While all these benefits sound enticing, building a home is not something that should be taken lightly.
This is why it is important to be aware of the disadvantages of the zero carbon housing as well. Although there are few of them, they are worth mentioning.
A Relatively New Concept
Zero carbon housing, including apartments, is a relatively new concept compared to traditional housing.
This means that there are fewer experienced designers to successfully build a carbon neutral home and professionals are hard to find.
Higher Initial Cost
Although your investment will pay off eventually, the initial cost of a carbon neutral home is higher compared to the traditional houses.
For instance, the initial cost for an average conventional house is around $1393.55 per sqm according to the Australian Bureau of Statistics, but this figure doesn’t include design, permits, or features of a carbon neutral home.
Roughly put, you are looking at costs which are around 10% higher than the price of conventional homes.
However, it is likely that the cost will reduce over time thanks to the technological advancements.
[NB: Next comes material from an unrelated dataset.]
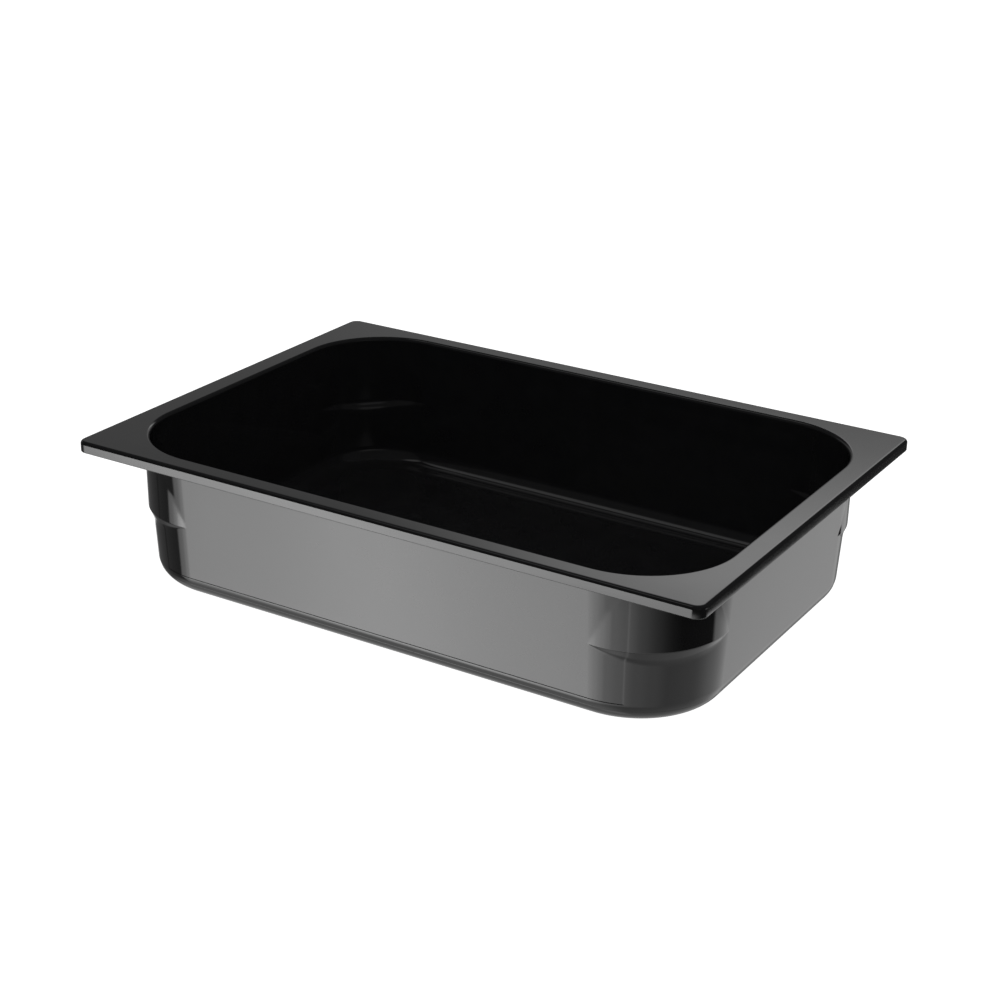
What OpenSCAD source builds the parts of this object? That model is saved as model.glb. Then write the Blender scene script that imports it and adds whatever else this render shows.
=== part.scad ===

For the solar panels to generate enough power for your home, they need direct sunlight.
A solar panel battery will help store extra energy overnight and for a cloudy or rainy day. if this goes on for longer, you will eventually experience loss of power.
That being said, if you still choose a carbon neutral home, it is smart to be grid-connected in order to have the option to get electricity from both the solar panels and the grid.
All things considered, it is safe to say that zero carbon housing is the future of homeownership.
The initial cost will reduce overtime and more benefits are yet to be discovered.
One thing is sure though, carbon neutral houses greatly reduce our carbon footprint and that is a significant step towards a healthier environment.